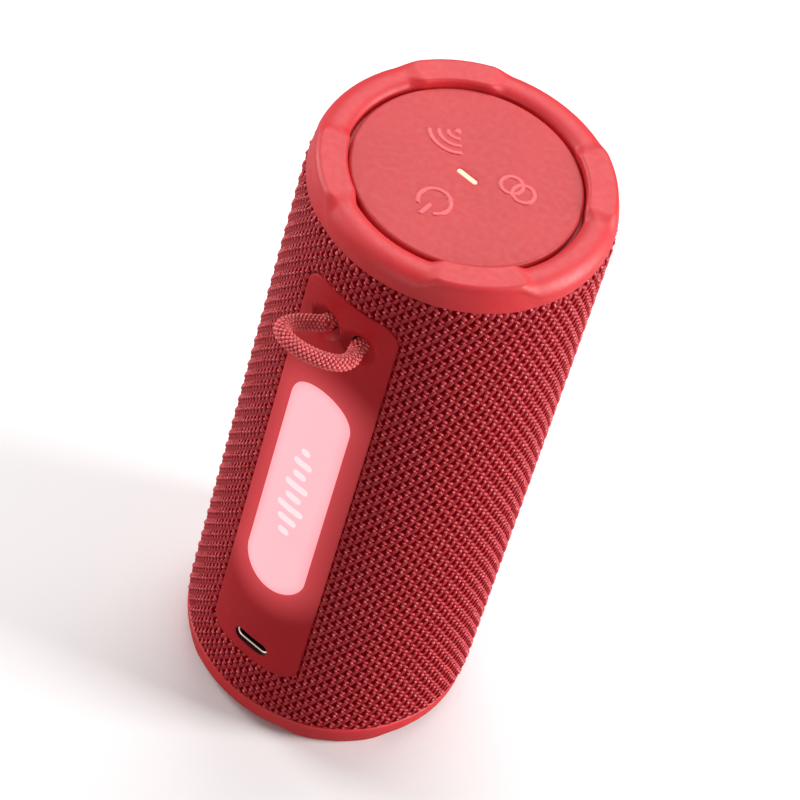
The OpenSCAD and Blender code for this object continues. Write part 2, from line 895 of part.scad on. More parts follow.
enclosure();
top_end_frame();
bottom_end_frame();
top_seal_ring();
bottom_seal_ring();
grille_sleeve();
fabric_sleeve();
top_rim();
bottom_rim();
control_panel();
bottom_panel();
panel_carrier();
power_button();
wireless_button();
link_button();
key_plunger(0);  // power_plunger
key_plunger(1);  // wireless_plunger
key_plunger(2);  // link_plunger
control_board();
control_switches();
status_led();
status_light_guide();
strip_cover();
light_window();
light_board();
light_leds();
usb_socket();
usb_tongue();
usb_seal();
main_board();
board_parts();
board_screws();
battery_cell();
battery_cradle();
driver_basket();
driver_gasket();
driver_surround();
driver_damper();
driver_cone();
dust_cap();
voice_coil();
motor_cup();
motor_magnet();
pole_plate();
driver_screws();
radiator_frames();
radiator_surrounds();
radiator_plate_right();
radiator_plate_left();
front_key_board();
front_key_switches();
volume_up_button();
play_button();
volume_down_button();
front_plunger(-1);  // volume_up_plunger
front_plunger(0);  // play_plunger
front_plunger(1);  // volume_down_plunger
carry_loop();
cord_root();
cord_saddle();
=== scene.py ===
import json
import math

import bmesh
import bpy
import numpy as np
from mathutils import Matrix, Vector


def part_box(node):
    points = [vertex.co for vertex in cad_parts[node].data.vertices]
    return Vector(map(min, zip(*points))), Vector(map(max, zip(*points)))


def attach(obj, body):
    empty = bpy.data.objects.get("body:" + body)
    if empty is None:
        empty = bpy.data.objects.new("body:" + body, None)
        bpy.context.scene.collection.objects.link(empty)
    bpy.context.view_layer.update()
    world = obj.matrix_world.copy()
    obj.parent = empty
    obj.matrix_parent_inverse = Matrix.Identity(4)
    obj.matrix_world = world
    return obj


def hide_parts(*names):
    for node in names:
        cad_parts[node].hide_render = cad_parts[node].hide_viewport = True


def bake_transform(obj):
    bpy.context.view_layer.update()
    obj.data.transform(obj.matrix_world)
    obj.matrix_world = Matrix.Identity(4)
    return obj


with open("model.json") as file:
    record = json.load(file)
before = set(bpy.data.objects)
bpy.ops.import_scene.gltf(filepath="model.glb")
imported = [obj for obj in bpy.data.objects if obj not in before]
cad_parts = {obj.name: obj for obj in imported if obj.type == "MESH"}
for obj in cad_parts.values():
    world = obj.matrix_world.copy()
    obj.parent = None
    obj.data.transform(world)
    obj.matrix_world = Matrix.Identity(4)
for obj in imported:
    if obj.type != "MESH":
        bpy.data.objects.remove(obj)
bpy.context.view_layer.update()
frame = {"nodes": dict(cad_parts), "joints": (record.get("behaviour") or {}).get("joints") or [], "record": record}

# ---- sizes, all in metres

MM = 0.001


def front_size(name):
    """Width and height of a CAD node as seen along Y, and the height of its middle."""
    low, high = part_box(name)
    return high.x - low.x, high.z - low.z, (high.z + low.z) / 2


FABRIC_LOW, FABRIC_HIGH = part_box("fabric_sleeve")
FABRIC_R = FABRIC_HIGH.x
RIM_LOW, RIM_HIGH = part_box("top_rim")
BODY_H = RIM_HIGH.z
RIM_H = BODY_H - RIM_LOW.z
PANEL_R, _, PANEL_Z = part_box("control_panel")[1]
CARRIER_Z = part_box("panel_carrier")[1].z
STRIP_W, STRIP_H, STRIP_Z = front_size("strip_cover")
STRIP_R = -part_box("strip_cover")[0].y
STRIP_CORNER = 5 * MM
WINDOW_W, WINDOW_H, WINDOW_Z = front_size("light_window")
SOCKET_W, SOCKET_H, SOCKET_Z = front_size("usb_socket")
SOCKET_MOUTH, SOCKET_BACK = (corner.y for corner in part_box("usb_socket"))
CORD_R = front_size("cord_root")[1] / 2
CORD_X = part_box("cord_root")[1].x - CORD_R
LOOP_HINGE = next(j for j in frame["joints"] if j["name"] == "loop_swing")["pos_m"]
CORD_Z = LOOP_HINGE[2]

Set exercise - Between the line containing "driver_surround();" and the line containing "zip(*points))), Vector(map(max, zip(*points)))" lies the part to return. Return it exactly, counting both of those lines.

Expected output -
driver_surround();
driver_damper();
driver_cone();
dust_cap();
voice_coil();
motor_cup();
motor_magnet();
pole_plate();
driver_screws();
radiator_frames();
radiator_surrounds();
radiator_plate_right();
radiator_plate_left();
front_key_board();
front_key_switches();
volume_up_button();
play_button();
volume_down_button();
front_plunger(-1);  // volume_up_plunger
front_plunger(0);  // play_plunger
front_plunger(1);  // volume_down_plunger
carry_loop();
cord_root();
cord_saddle();
=== scene.py ===
import json
import math

import bmesh
import bpy
import numpy as np
from mathutils import Matrix, Vector


def part_box(node):
    points = [vertex.co for vertex in cad_parts[node].data.vertices]
    return Vector(map(min, zip(*points))), Vector(map(max, zip(*points)))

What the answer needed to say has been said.